One well-known phytochemical is carotenoids – found in brightly coloured fruit and veg like tomatoes, carrots and peppers – which have anti-inflammatory and immune system benefits.
Inflammation is linked to many diseases, infections and even ageing, says Newman, who points out that the Dietary Inflammatory Index, which looked at 1,943 studies, found fruit, veg and fibre were consistently anti-inflammatory. Excess calories, trans fats and saturated fats – often found in processed foods – had the opposite effect.
“Having read through a lot of different data, I began to realise the pattern of eating which consistently showed benefit for humans was a lifestyle rich in fruits, vegetables, whole grains and pulses,” says Newman.
She had raised cholesterol and aching knees herself, and a family history of heart disease, and admits: “I’d resigned myself to thinking this was my genetic destiny. Thankfully, after switching to a WFPB diet, my cholesterol normalised and my knee aches resolved. I’ve seen similar patterns of improvement for my patients – people with high blood pressure and inflammatory arthritis improving dramatically having made the switch. It’s not the entire solution, but a dietary change made more of a difference to my patient’s symptoms than I could have imagined.” What’s the difference between a WFPB diet and veganism?
Veganism and vegetarianism often focuses on what ‘not’ to eat, but people following these diets may still eat processed foods, or not actually consume that many wholefoods. A WFPB diet focuses on maximising fruits, veggies, pulses and grains, with an emphasis on variety.

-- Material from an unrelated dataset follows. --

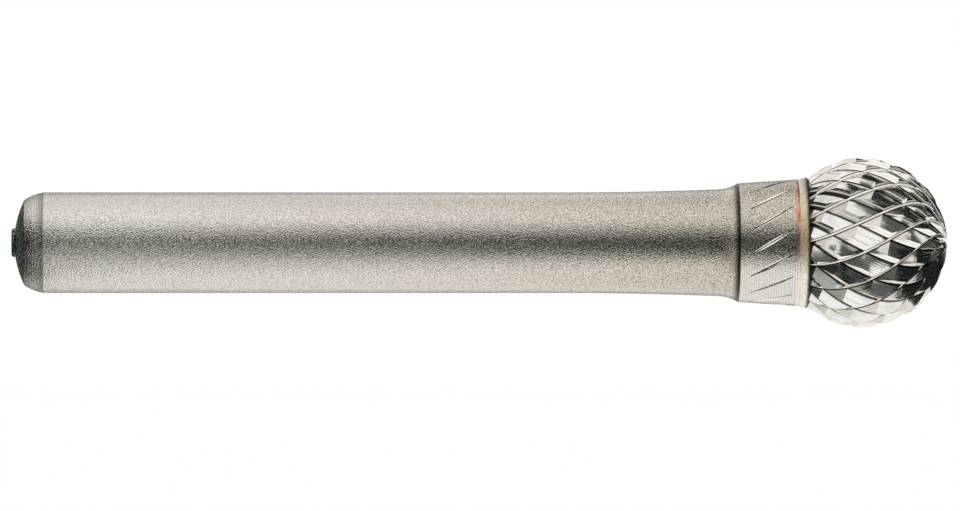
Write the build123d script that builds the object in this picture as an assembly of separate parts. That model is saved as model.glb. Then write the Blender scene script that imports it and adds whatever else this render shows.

“A vegan may not eat a WFPB diet, and a person eating a WFPB diet may still wear leather,” she explains. “Historically, populations that are ethical vegans benefited from reduced rates of obesity, diabetes and heart disease. With vegan junk food on the rise though, veganism doesn’t have to always be healthy.” Can you eat any meat, fish and dairy in a WFPB diet?
“Generally speaking, no,” says Newman. “But if you do decide to include it, then meat is very much a ‘condimeat’ rather than the main attraction.” She points out that previous generations ate far less meat than people today, and that it’s recommended we eat no more than 70g of red meat a day – less than one sausage.
“My family all eat a plant-based diet, including some processed foods, because I think it’s useful not to have a mindset where you feel restricted in what you eat,” she says. “For general health, eating whole foods and mostly plants is a great principle, but your underlying health goals will help you decide how often you want to eat foods higher in energy and lower in nutrients.” It’s hard for people to change their diet permanently – will just adding more WFPB foods gradually still help?
“Absolutely,” says Newman. “It’s useful to focus on incorporating more veggies and pulses, rather than worrying about what’s missing. When making the switch, my patients tell me their tastes and preferences shift, and they begin to crave more delicious whole foods, as their gut microbes also make healthy changes too.”